O Major Ronald é acusado de ser um dos responsáveis por monitorar a rotina de Marielle antes da execução do homicídio. Ele também é acusado de ser um dos principais milicianos na região do Rio das Pedras, na zona oeste do Rio. Já Calixto da Fonseca, que era assessor de Domingos Brazão em 2018, seria responsável por gerir os negócios imobiliários irregulares dos irmãos Brazão.
Lessa disse que Brazão propuseram "sociedade"
A investigação se arrastou por anos e foi retomada após a eleição de Lula (PT), por ordem do então ministro da Justiça Flávio Dino. A PF (Polícia Federal) fechou um acordo de colaboração premiada com Ronnie Lessa, o ex-PM que confessou ter executado o assassinato.
A defesa de Rivaldo Barbosa chegou a pedir que Dino se declare impedido, o que foi rejeitado por Alexandre de Moraes. Os defensores alegam que o ministro do STF não poderia participar da votação justamente por comandar o Ministério da Justiça no período em que investigação foi retomada pela PF. A gestão de Dino tinha como uma das prioridades a resolução do caso, que era uma promessa de campanha de Lula.

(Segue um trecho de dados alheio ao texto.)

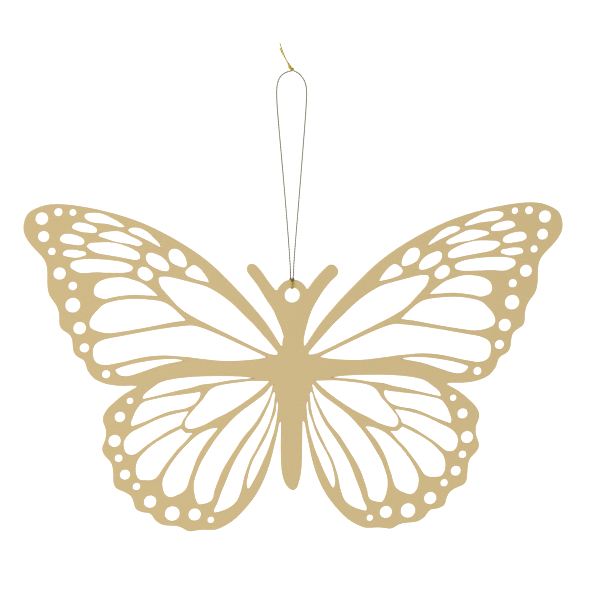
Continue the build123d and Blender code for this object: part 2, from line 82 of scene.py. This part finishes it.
# Thread. ply_offset is from its middle to the middle of each ply, and tip_share is what the
# last ring at a cut end keeps of the full radius.
thread_diameter = 0.44 * mm
plies = 2
ply_offset = 0.070 * mm
ply_lay = 1.9 * mm
route_order = 3
route_steps = 24
ring_spacing = 0.085 * mm
ring_sides = 24
tail_end_taper = 0.25 * mm
tip_share = 0.02

# Gold foil round the plies, from the groove between them to their crowns; the dark groove tone is
# # painted shade in the crease between the plies. The two levels are those of the cosine at which
# # each tone is full.
groove_painted_shade = (0.060, 0.036, 0.002, 1.0)
crown_gold = (0.95, 0.74, 0.080, 1.0)
groove_level = -0.9
crown_level = 0.5
foil_tint = (1.0, 0.86, 0.35, 1.0)
filament_scale = (3.0, 34.0, 1.0)
filament_slant = radians(12.0)
filament_detail = 2.0
filament_shade = 0.4
filament_strength = 0.6
filament_height = 0.02 * mm

# The loop is darkened towards dull_gold along its strands, up to the reach above and below its
# middle
dull_gold = (0.07, 0.08, 0.01, 1.0)
dull_amount = 0.85
dull_middle = -34.35 * mm
dull_reach = 35.45 * mm
dull_fade = 0.8 * mm

# The thread's control points, from one cut end to the other, in metres
long_tail_points = [
    (-0.00358, -0.00015, 0.0100), (-0.00282, -0.00015, 0.0072), (-0.00146, -0.00015, 0.0042),
]
left_strand_points = [
    (-0.0006, 0.0, 0.00045), (-0.0033, 0.0, -0.00075), (-0.00465, 0.0, -0.0038),
    (-0.00475, 0.0, -0.0090), (-0.0039, 0.0, -0.0200), (-0.0024, 0.0, -0.0380),
    (-0.0012, 0.0, -0.0540), (-0.0006, 0.0, -0.06393),
]
# The right leg's way from the end of its strand: down behind the eye, through the hole, up the
# front, over the eye's top edge and into the bight at the back
hitch_points = [
    (0.00056, 0.0, -0.0653), (0.00056, 0.00002, -0.06710), (0.00042, 0.00068, -0.06822),
    (0.00028, 0.00072, -0.06940), (0.00025, 0.00072, -0.07130), (0.00022, 0.00072, -0.07184),
    (0.00022, 0.00000, -0.07184), (0.00022, -0.00072, -0.07184), (0.00022, -0.00072, -0.07130),
    (0.00023, -0.00072, -0.06990), (0.00025, -0.00072, -0.06900), (0.00027, -0.00072, -0.06844),
    (0.00036, -0.00045, -0.06840), (0.00056, 0.00010, -0.06843), (0.00064, 0.00055, -0.06862),
    (0.00064, 0.00112, -0.06896), (0.00052, 0.00118, -0.06900), (0.00030, 0.00118, -0.06900),
]
right_strand_points = [
    (0.0006, 0.0, -0.06393), (0.00135, 0.0, -0.0545), (0.0028, 0.0, -0.0385),
    (0.0043, 0.0, -0.0210), (0.0052, 0.0, -0.0100), (0.0053, 0.0, -0.0040),
    (0.0031, 0.0, -0.0005),
]
short_tail_points = [
    (-0.0015, 0.00028, 0.0042), (-0.00275, 0.00028, 0.0065), (-0.0036, 0.00028, 0.0082),
]

# The overhand knot, from the strands' side to the tails' side, as (side, front, along) from
# its middle, with the along direction tilted to the left
knot_middle = (0.0001, 0.0, 0.00145)
knot_tilt = radians(2.0)
knot_points = [
    (0.00030, 0.00024, -0.00085), (0.00014, -0.00008, -0.00028), (-0.00024, -0.00026, 0.00048),
    (-0.00050, -0.00028, 0.00080), (-0.00068, -0.00012, 0.00062), (-0.00054, 0.00016, 0.00020),
    (0.00000, 0.00036, 0.00000), (0.00054, 0.00016, -0.00020), (0.00068, -0.00012, -0.00062),
    (0.00050, -0.00028, -0.00080), (0.00024, -0.00026, -0.00048), (-0.00014, -0.00008, 0.00028),
    (-0.00050, 0.00024, 0.00090),
]
knot_pair_shift = (0.00015, 0.00007, 0.00013)

# Where the thread is cut into its pieces: heights, and how far to the side the wraps end
knot_top = 0.0022
knot_bottom = 0.00045
strand_end = -0.06395
leg_end = -0.06800
wrap_end_side = 0.00036
wrap_end_height = -0.0690

# Which of a stretch's two ends, first and last, are cut ends of the thread
joined = (False, False)
cut_first = (True, False)
cut_last = (False, True)

# Studio
floor_height = -0.30
floor_size = 12.0
floor_tone = (0.85, 0.85, 0.85, 1.0)
floor_lift = 0.75
backdrop_light = 0.42
backdrop_white = 1.0
white = (1.0, 1.0, 1.0, 1.0)
key_place = (-1.2, -0.8, 1.1)
key_target = (0.0, 0.0, -0.09)
key_size = 0.6
key_power = 29.0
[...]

Na delação, Lessa afirmou que receberia US$ 10 milhões pelo assassinato, além de passar a ter o comando de uma nova milícia em Jacarepaguá. Segundo ele, a exploração do negócio criminoso renderia mais de US$ 20 milhões. "Na verdade, eu não fui contratado para matar Marielle, como um assassino de aluguel. Eu fui chamado para uma sociedade."

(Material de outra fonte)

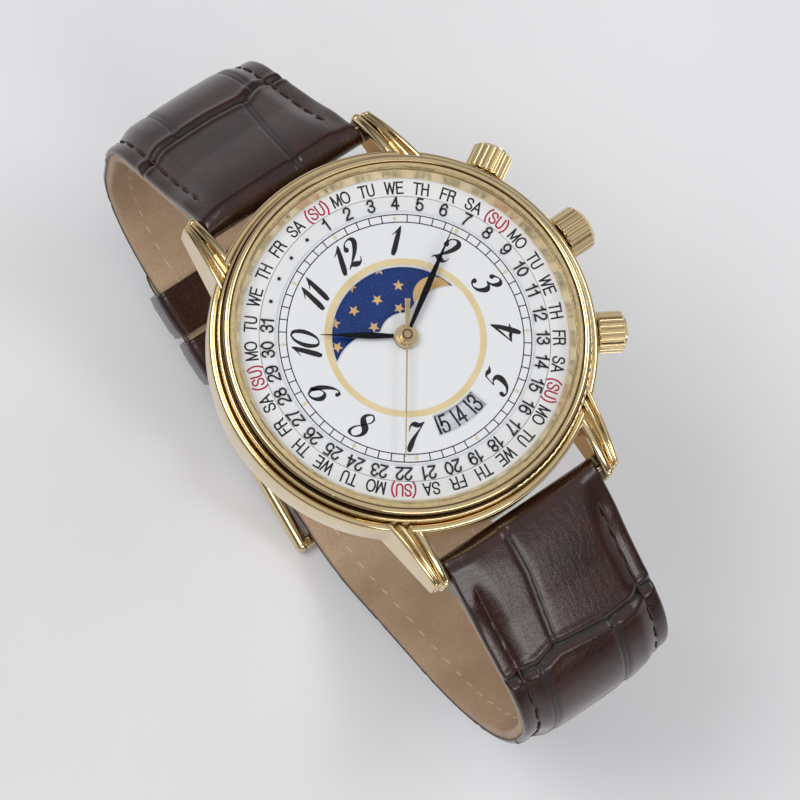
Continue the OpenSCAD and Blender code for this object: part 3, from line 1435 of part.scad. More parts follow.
mid_case();
bezel();
crystal();
crystal_gasket();
rehaut();
case_back();
case_back_gasket();
stem_tubes();
dial();
weekday_ring();
moon_disc();
date_disc();
hour_hand();
minute_hand();
second_hand();
movement_ring();
main_plate();
calendar_plate();
movement_screws();
train_bridge();
battery();
battery_clip();
circuit_board();
quartz_can();
coil();
stator();
rotor();
intermediate_wheel();
seconds_wheel();
third_wheel();
centre_wheel();
minute_wheel();
hour_wheel();
date_driving_wheel();
date_jumper();
moon_corrector();
crown();
crown_gasket();
winding_stem();
sliding_pinion();
setting_fork();
pusher_collar();
moon_pusher();
pusher_spring();
ring_knob();
ring_knob_pinion();
strap_upper();
strap_upper_lining();
strap_lower();
strap_lower_lining();
fixed_keeper();
sliding_keeper();
buckle_frame();
buckle_tang();
buckle_bar();
spring_bar_tubes();
upper_bar_pin();
lower_bar_pin();
bar_springs();
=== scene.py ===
import json
import math

import bpy
import numpy as np
from mathutils import Matrix, Vector


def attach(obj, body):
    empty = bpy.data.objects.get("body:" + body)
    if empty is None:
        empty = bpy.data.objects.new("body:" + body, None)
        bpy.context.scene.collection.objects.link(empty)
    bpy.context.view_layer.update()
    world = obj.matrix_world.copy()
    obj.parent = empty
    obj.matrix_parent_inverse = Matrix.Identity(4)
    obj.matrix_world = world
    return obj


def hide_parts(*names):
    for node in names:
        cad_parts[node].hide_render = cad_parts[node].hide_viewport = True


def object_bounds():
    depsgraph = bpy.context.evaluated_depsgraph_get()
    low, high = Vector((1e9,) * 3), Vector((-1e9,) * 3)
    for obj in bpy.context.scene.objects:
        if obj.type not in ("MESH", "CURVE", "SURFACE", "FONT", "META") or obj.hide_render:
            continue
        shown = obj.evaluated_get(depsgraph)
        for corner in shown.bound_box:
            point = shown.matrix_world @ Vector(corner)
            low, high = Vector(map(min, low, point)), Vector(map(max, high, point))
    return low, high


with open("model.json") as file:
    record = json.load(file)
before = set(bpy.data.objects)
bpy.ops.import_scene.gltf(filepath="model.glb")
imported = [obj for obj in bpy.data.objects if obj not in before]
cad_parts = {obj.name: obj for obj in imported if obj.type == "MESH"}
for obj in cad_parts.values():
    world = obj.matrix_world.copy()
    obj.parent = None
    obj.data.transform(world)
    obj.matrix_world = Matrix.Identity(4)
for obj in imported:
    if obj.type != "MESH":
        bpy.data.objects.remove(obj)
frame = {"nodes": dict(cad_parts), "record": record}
cad_box = [list(corner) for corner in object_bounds()]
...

O ex-PM contou que ficou impactado com a proposta dos irmãos Chiquinho e Domingos Brazão. Segundo ele, os lotes foram oferecidos também ao ex-PM Edimilson de Oliveira, o Macalé. "Era muito dinheiro envolvido. Ninguém recebe uma proposta de receber US$ 10 milhões simplesmente para matar uma pessoa. Uma coisa impactante realmente", afirmou na delação.